Do you see a young generation rising who is going to change the country? Young Malaysians increasingly seem to say they are frustrated by the system that they see around them which is opaque.
I was young once also. The idealism of youth, but when you grow old you face reality. There are certain things we can do, certain things we cannot do. There are realities that can frustrate you. If you give up through frustration then you are no leader, but if you carry on then you have to accept that there are certain things that you cannot do.
When you gave a speech in Hong Kong recently, you talked about the West attacking Asia and Asian systems. And you were asked about the young professionals around the region who are upset about cronyism and corruption. You responded that you felt these young professionals are naive.
They just repeat this accusation because they have read about it somewhere or heard it somewhere. But why don't they examine properly what we are doing in Malaysia? We don't practice cronyism here.

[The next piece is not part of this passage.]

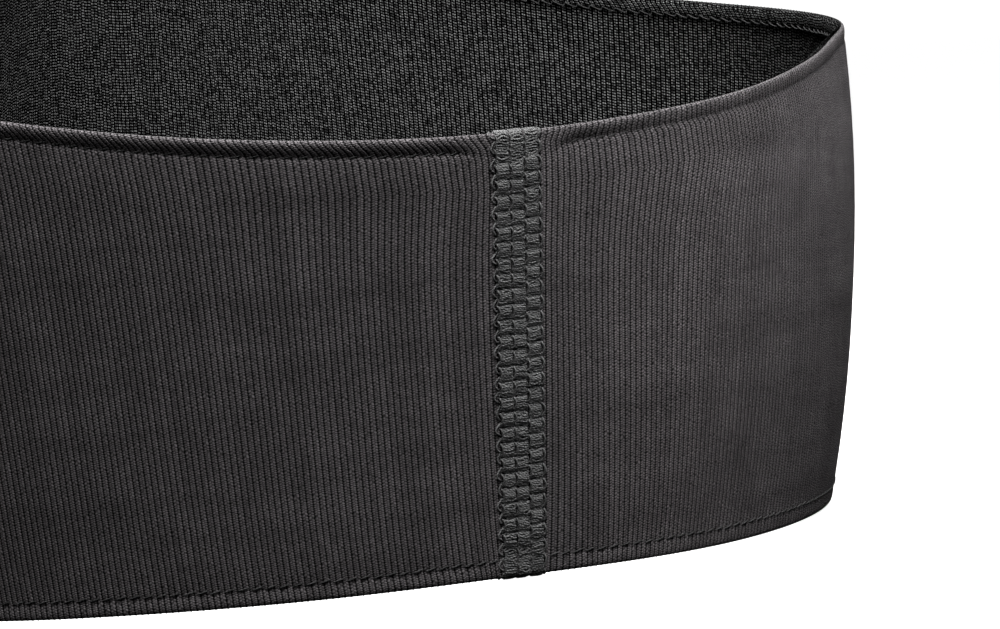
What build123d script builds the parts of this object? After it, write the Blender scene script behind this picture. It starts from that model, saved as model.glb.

I don't say there is no corruption, there is corruption, in any society, but in Malaysia it is still under the table. It is not above the table, not accepted practice. But cronyism, that I will refute, because I don't help people because they are my cronies. I help people who have ability. Tell me, how do I help the Malays to come up if any Malay I pick becomes a crony?
There are objections from the Chinese to your idea of a [multiracial] Vision School. Is that a reaction to Pas?
No I don't think so. This small group of Chinese, some of them are extremists who think this is the proper time for them to make demands, that's all. I don't think that is the general view of the Chinese. The Chinese, being Chinese, they don't want to go against that because they want to appear to be pro-Chinese.
Are you saying that because they supported your government in the last general election they are trying to bargain for something more?
Even in the last election, these Suqiu people [Chinese lobby group] brought up their demands. Then they were sidelined, but now they have come up again. In the committee we set up to design the [NEP] policy for the next ten years, you have everybody, and these Chinese extremists were in that committee. They were making demands which were rejected by the Malay representatives and one of them [David Chua] inadvertently voiced his view about what went on inside that committee and that started a row and then these Suqiu people thought it was an appropriate time to bring up these demands again.
After being in power for 20 years, recently there have been criticisms of your leadership style from within the party. How do you respond?
Yes, I have been in power over 20 years. It is not for want of a desire to step down, but simply because my party won't allow me to step down.
Won't allow you to step down?
They say no, things are not yet stabilized. I am still needed. It's very embarrassing. But my wish was that I would step down in 1998. Maybe I'm getting old, but that is for the party to decide. One or two people may say this [the criticism], but those people have contributed nothing at all, so nobody cares for them so they can say what they like. I listen to their criticism, I examine myself. If there is any substance in what they say, okay I will correct myself.
Do you think you will be leading the party in the next general election?
I should hope not. We will have to work that out. I am not running away when the party is having a problem.
About your legacy. Many people who have admired you in the past say that you are ending your career on a low note: as an authoritarian figure who destroyed his deputy, tolerated cronyism and unreasonably fought globalization. Does this sadden you?
I have been asked this before. What do I want people to think of me when I go. I just don't care. I want to do what I think I should do and I am satisfied with the results. I know what they say about me is not true, but I cannot make them believe otherwise. I don't care if people say I am a dictator, because I know I am not. If they say I practice cronyism, I know I don't. What do I care about accusations that are made without basis? In the career of any politician there will be people who will like them and want to tell the people that this is the greatest guy in the world, but then there will be people who will like to kill me. When I became leader of the party, I kept on telling UMNO, please don't praise me. You know in the meetings of UMNO they keep on saying, the beloved prime minister, etc. I said, please don't praise me. I know one day you are going to hate me. What is important is what we do together, and we have done it. If you make a comparison between what is done in this country and what is done in other developing countries you will have a fair idea whether there has been success or not. I am not claiming anything for myself. Frankly, one of the first orders I made when I became prime minister, in fact when I became minister of education, I told them no school is to be named after me. And no schools should be named after living persons. When I became prime minister, no pictures of me to be displayed in government offices, because I don't like personality cults.
What do you think you will be remembered for?
I don't care.
It was said many months ago that the deputy prime minister will concentrate on day-to-day government affairs while you would focus more on party affairs? Is that how things are now?
Well, more or less. But government affairs claim a lot of my time. I would like to concentrate a little bit on the party because I think I need to revive the dedication of the members.
As you look back over your career, what are your greatest regrets?
I don't know. Maybe I regret going into politics, I should have stayed a doctor. Well, people loved me. When I was practicing I was very popular.
Do you think you made some mistakes in recent years?
I under-assessed certain things. I think that when I removed my deputy I did not make any mistake. But I under-estimated his capacity for creating trouble.